Richard Crowley wrote:
It is stereo


If it is really 1/2 track (as YOU claimed) and if you are hearing
the "other side" backwards (as YOU claimed) then it is impossible
for the tape to be "stereo". If there are ONLY TWO TRACKS,
then there is only ONE track *in each direction*. One track = mono.
It has been this way since before you were born.


Richard,

Half-track stereo tapes certainly did (and do) exist. There's nothing
"sacred" about having to use one track in each direction - a tape deck
can quite easily record both tracks simultaneously, using half the
width of the tape for the left channel and the other half for the right.


Of course there are 1/2-track stereo tapes. I have recorded
hundreds of hours of them. It is still a popular format for "mastering'
among the die-hard fans of magnetic tape recording.

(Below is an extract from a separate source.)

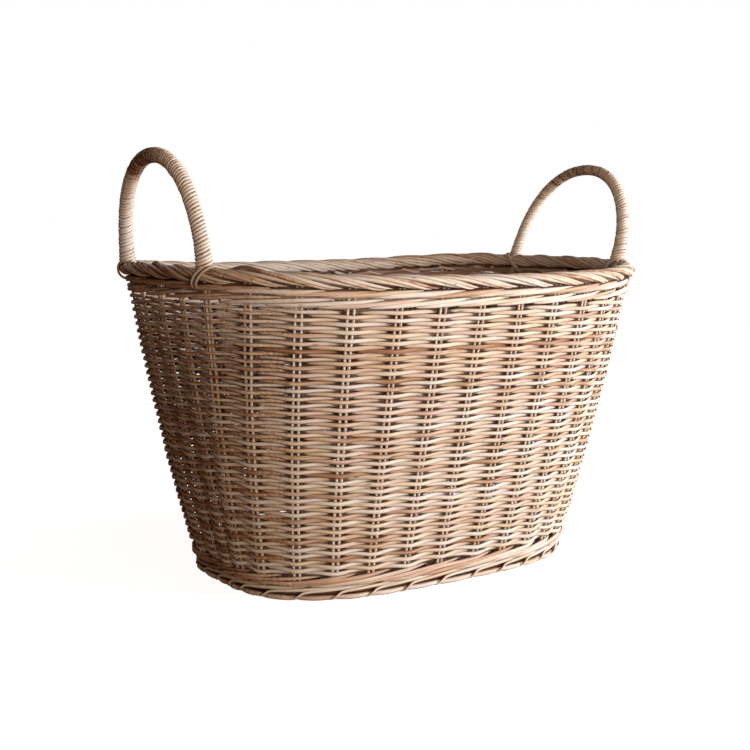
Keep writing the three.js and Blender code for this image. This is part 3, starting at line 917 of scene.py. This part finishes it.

But if the OP is hearing "avant garde jazz" on the right channel
of his 1/4 track head (and *backwards*) then he has a 1/2-track
mono tape with one program on each "side". He can flip the tape
over and hear his avant garde jazz recording in his left (mono)
channel.

If the OP really heard a 1/2 track STEREO tape, then he would
be hearing the other channel of the same program (but maybe not
terribly good) out of the right channel of his tape machine.

If he had a 1/4 track stereo tape, then he would hear BOTH
channels of his big band program on the first side, and BOTH
channels of his jazz program on the other side. But then it
would not be a "1/2 track tape" as the OP claims.